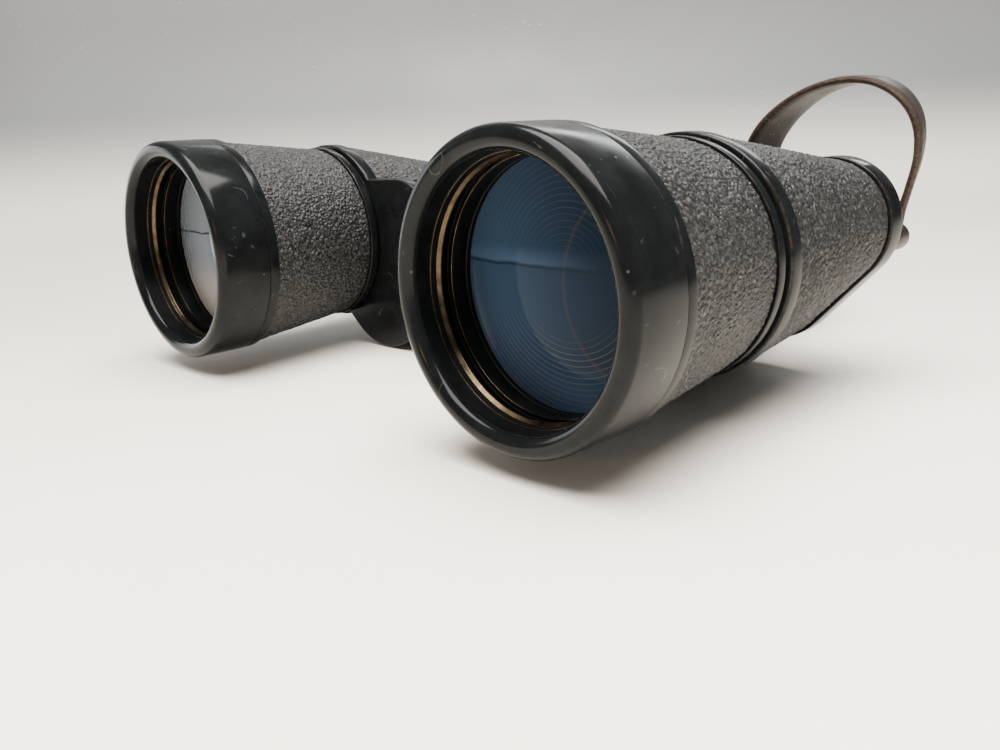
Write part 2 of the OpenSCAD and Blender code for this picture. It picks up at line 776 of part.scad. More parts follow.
// Flat strap swept along a route.
module strap_along(route) {
    section = strap_section();
    n = len(section);
    last = len(route) - 1;
    points = [
        for (i = [0 : last])
            let (w = route_width(route, i), t = cross(route_dir(route, i), w))
            for (c = section) [route[i][0], route[i][1], route[i][2]] + w * c[0] + t * c[1]
    ];
    sides = [
        for (i = [0 : last - 1], k = [0 : n - 1])
            let (a = i * n + k, b = i * n + (k + 1) % n)
            each [[a, b, b + n], [a, b + n, a + n]]
    ];
    first_cap = [for (k = [n - 1 : -1 : 0]) k];
    last_cap = [for (k = [0 : n - 1]) last * n + k];
    color([0.12, 0.08, 0.06]) polyhedron(points, concat(sides, [first_cap, last_cap]));
}

module strap_near() {
    strap_along(strap_near_route);
}

module strap_fall() {
    strap_along(strap_fall_route);
}

module strap_far() {
    strap_along(strap_far_route);
}

module strap_roll() {
    color([0.12, 0.08, 0.06])
    translate([roll_at[0], roll_at[1], seat]) rotate_extrude($fn = FINE)
        translate([roll_in, 0]) square([roll_r - roll_in, strap_w]);
}

// ---------- assembly ----------

for (side = SIDES) {
    objective_ring(side);
    lens_retainer(side);
    objective_lens(side);
    lens_cell(side);
    objective_tube(side);
    tube_covering(side);
    front_cover(side);
    prism_housing(side);
    hinge_arms(side);
    housing_covering(side);
    prism_shelf(side);
    rear_prism(side);
    front_prism(side);
    prism_straps(side);
    rear_cover(side);
    cover_screws(side);
    eyepiece_guide(side);
    eyepiece_barrel(side);
    field_lens(side);
    eye_lens(side);
    eyecup(side);
    bridge_arm(side);
    strap_lug(side);
    strap_loop(side);
}
hinge_axle();
hinge_sleeve();
tripod_bush();
focus_wheel();
focus_screw();
bridge_nut();
dioptre_ring();
strap_near();
strap_roll();
strap_far();
strap_fall();
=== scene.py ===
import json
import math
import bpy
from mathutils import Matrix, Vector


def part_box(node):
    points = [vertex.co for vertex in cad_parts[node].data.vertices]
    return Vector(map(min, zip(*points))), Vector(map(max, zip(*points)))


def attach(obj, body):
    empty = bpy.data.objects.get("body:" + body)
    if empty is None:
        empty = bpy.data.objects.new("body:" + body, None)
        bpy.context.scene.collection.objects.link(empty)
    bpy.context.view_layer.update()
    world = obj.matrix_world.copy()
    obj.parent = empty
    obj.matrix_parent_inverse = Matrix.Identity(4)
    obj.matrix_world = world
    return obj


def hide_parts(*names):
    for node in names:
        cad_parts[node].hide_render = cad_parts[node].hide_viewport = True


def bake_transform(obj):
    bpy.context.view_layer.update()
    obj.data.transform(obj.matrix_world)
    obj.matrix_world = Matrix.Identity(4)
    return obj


bl_info = {
    "name": "Prism Binoculars",
    "version": (1, 0, 0),
    "blender": (4, 5, 0),
    "location": "View3D > Sidebar > Binoculars",
    "description": "Finished pieces of a pair of folding prism binoculars, built around their CAD frame",
    "category": "Add Mesh",
}

import bmesh
import bpy
import numpy as np
from bpy.props import FloatProperty, FloatVectorProperty, IntProperty, PointerProperty
from mathutils import Matrix, Vector, noise

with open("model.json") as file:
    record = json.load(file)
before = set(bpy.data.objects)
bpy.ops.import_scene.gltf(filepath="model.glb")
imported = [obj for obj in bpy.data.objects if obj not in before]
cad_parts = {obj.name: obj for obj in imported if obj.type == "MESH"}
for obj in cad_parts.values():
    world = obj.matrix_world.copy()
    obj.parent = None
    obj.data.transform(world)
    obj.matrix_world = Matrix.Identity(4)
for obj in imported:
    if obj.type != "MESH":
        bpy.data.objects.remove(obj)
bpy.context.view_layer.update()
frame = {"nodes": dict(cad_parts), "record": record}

MM = 0.001
SIDES = (("R", "right", 1), ("L", "left", -1))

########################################

Return the whole listing exactly, with every line included.

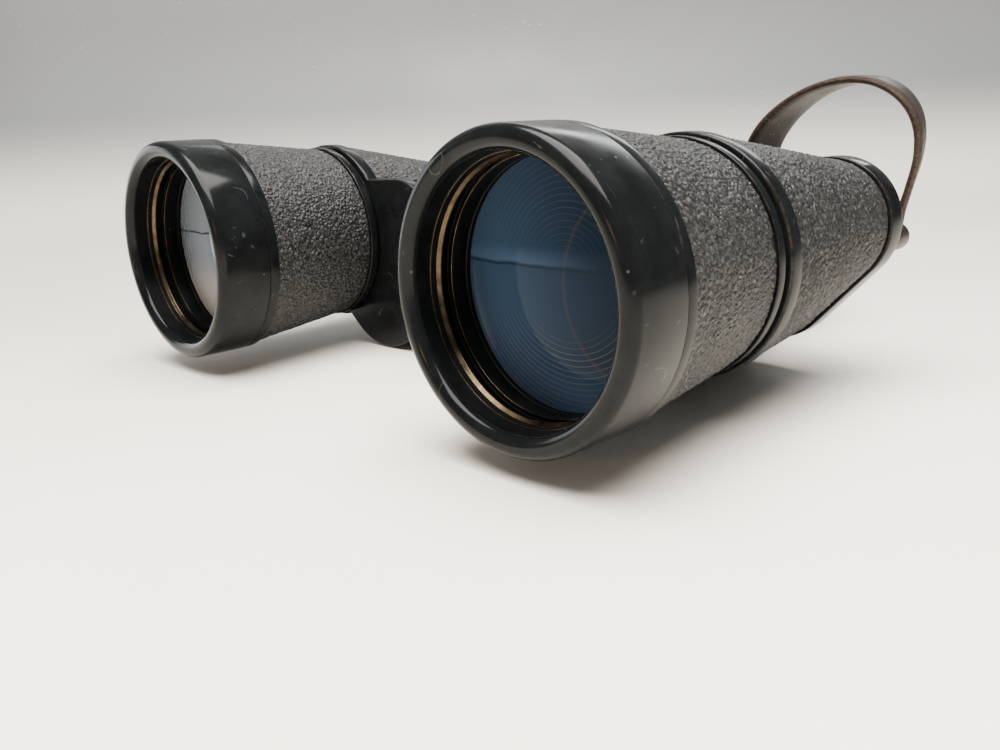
Write part 2 of the OpenSCAD and Blender code for this picture. It picks up at line 776 of part.scad. More parts follow.
// Flat strap swept along a route.
module strap_along(route) {
    section = strap_section();
    n = len(section);
    last = len(route) - 1;
    points = [
        for (i = [0 : last])
            let (w = route_width(route, i), t = cross(route_dir(route, i), w))
            for (c = section) [route[i][0], route[i][1], route[i][2]] + w * c[0] + t * c[1]
    ];
    sides = [
        for (i = [0 : last - 1], k = [0 : n - 1])
            let (a = i * n + k, b = i * n + (k + 1) % n)
            each [[a, b, b + n], [a, b + n, a + n]]
    ];
    first_cap = [for (k = [n - 1 : -1 : 0]) k];
    last_cap = [for (k = [0 : n - 1]) last * n + k];
    color([0.12, 0.08, 0.06]) polyhedron(points, concat(sides, [first_cap, last_cap]));
}

module strap_near() {
    strap_along(strap_near_route);
}

module strap_fall() {
    strap_along(strap_fall_route);
}

module strap_far() {
    strap_along(strap_far_route);
}

module strap_roll() {
    color([0.12, 0.08, 0.06])
    translate([roll_at[0], roll_at[1], seat]) rotate_extrude($fn = FINE)
        translate([roll_in, 0]) square([roll_r - roll_in, strap_w]);
}

// ---------- assembly ----------

for (side = SIDES) {
    objective_ring(side);
    lens_retainer(side);
    objective_lens(side);
    lens_cell(side);
    objective_tube(side);
    tube_covering(side);
    front_cover(side);
    prism_housing(side);
    hinge_arms(side);
    housing_covering(side);
    prism_shelf(side);
    rear_prism(side);
    front_prism(side);
    prism_straps(side);
    rear_cover(side);
    cover_screws(side);
    eyepiece_guide(side);
    eyepiece_barrel(side);
    field_lens(side);
    eye_lens(side);
    eyecup(side);
    bridge_arm(side);
    strap_lug(side);
    strap_loop(side);
}
hinge_axle();
hinge_sleeve();
tripod_bush();
focus_wheel();
focus_screw();
bridge_nut();
dioptre_ring();
strap_near();
strap_roll();
strap_far();
strap_fall();
=== scene.py ===
import json
import math
import bpy
from mathutils import Matrix, Vector


def part_box(node):
    points = [vertex.co for vertex in cad_parts[node].data.vertices]
    return Vector(map(min, zip(*points))), Vector(map(max, zip(*points)))


def attach(obj, body):
    empty = bpy.data.objects.get("body:" + body)
    if empty is None:
        empty = bpy.data.objects.new("body:" + body, None)
        bpy.context.scene.collection.objects.link(empty)
    bpy.context.view_layer.update()
    world = obj.matrix_world.copy()
    obj.parent = empty
    obj.matrix_parent_inverse = Matrix.Identity(4)
    obj.matrix_world = world
    return obj


def hide_parts(*names):
    for node in names:
        cad_parts[node].hide_render = cad_parts[node].hide_viewport = True


def bake_transform(obj):
    bpy.context.view_layer.update()
    obj.data.transform(obj.matrix_world)
    obj.matrix_world = Matrix.Identity(4)
    return obj


bl_info = {
    "name": "Prism Binoculars",
    "version": (1, 0, 0),
    "blender": (4, 5, 0),
    "location": "View3D > Sidebar > Binoculars",
    "description": "Finished pieces of a pair of folding prism binoculars, built around their CAD frame",
    "category": "Add Mesh",
}

import bmesh
import bpy
import numpy as np
from bpy.props import FloatProperty, FloatVectorProperty, IntProperty, PointerProperty
from mathutils import Matrix, Vector, noise

with open("model.json") as file:
    record = json.load(file)
before = set(bpy.data.objects)
bpy.ops.import_scene.gltf(filepath="model.glb")
imported = [obj for obj in bpy.data.objects if obj not in before]
cad_parts = {obj.name: obj for obj in imported if obj.type == "MESH"}
for obj in cad_parts.values():
    world = obj.matrix_world.copy()
    obj.parent = None
    obj.data.transform(world)
    obj.matrix_world = Matrix.Identity(4)
for obj in imported:
    if obj.type != "MESH":
        bpy.data.objects.remove(obj)
bpy.context.view_layer.update()
frame = {"nodes": dict(cad_parts), "record": record}

MM = 0.001
SIDES = (("R", "right", 1), ("L", "left", -1))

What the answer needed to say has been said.